---- Recorded information

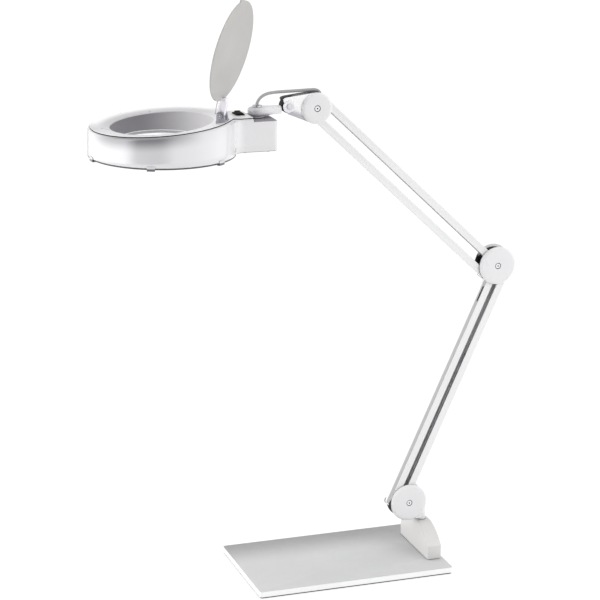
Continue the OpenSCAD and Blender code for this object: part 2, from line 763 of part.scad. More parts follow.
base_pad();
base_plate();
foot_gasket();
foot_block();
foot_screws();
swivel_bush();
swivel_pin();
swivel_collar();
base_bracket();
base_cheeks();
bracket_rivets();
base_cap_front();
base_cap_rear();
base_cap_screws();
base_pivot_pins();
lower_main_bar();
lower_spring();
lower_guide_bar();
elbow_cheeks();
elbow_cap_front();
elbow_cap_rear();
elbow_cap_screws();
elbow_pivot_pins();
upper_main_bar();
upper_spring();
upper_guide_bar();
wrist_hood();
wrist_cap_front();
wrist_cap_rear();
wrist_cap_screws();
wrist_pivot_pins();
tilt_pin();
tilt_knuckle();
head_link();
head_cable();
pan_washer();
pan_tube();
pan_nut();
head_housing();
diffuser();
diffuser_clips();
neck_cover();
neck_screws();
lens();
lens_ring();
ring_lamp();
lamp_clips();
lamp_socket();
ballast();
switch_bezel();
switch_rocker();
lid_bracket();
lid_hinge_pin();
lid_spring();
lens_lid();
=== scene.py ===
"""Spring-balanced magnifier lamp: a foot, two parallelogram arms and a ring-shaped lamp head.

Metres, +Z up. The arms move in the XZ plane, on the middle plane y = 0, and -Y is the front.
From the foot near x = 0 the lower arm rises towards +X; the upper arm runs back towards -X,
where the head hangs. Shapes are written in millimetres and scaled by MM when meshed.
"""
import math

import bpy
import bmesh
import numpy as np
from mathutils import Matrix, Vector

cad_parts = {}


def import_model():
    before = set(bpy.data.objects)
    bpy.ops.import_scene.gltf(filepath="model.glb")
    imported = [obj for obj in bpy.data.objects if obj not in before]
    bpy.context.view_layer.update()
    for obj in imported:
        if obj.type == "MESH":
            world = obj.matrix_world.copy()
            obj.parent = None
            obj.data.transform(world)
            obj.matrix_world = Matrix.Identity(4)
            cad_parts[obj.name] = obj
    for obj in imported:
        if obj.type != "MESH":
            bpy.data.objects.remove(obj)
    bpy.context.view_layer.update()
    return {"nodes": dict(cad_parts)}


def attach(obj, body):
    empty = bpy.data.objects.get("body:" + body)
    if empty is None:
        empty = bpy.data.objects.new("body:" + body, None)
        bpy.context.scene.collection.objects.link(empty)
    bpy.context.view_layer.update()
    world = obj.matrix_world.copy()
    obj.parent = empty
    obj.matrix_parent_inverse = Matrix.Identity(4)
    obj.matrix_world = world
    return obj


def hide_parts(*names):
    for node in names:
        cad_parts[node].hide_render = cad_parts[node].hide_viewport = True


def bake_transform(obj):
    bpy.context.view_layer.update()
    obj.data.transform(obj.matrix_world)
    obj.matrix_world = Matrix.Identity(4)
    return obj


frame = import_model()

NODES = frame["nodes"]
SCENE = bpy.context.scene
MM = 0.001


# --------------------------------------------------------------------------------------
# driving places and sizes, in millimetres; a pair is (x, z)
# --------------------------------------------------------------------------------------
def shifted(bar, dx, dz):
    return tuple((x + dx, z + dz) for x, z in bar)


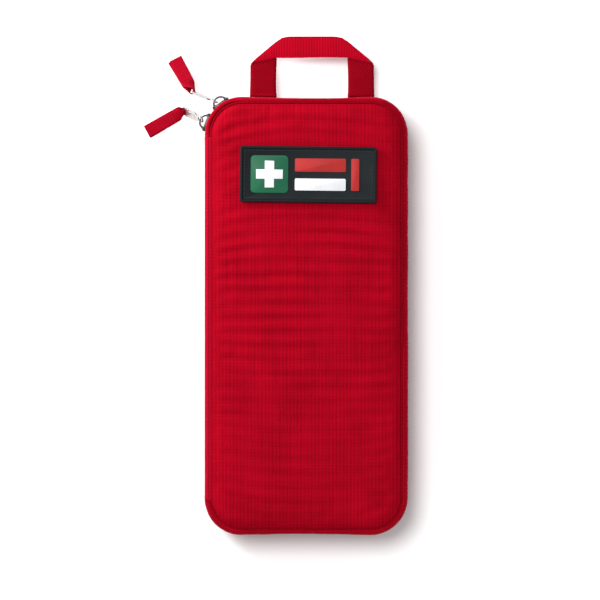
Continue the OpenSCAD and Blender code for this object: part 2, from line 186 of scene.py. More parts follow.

--------

Task prompt: All lines in the listing above from the line containing "pan_washer();" to the line containing "before = set(bpy.data.objects)", inclusive, should be retyped exactly; no other lines should appear.

Exercise response:
pan_washer();
pan_tube();
pan_nut();
head_housing();
diffuser();
diffuser_clips();
neck_cover();
neck_screws();
lens();
lens_ring();
ring_lamp();
lamp_clips();
lamp_socket();
ballast();
switch_bezel();
switch_rocker();
lid_bracket();
lid_hinge_pin();
lid_spring();
lens_lid();
=== scene.py ===
"""Spring-balanced magnifier lamp: a foot, two parallelogram arms and a ring-shaped lamp head.

Metres, +Z up. The arms move in the XZ plane, on the middle plane y = 0, and -Y is the front.
From the foot near x = 0 the lower arm rises towards +X; the upper arm runs back towards -X,
where the head hangs. Shapes are written in millimetres and scaled by MM when meshed.
"""
import math

import bpy
import bmesh
import numpy as np
from mathutils import Matrix, Vector

cad_parts = {}


def import_model():
    before = set(bpy.data.objects)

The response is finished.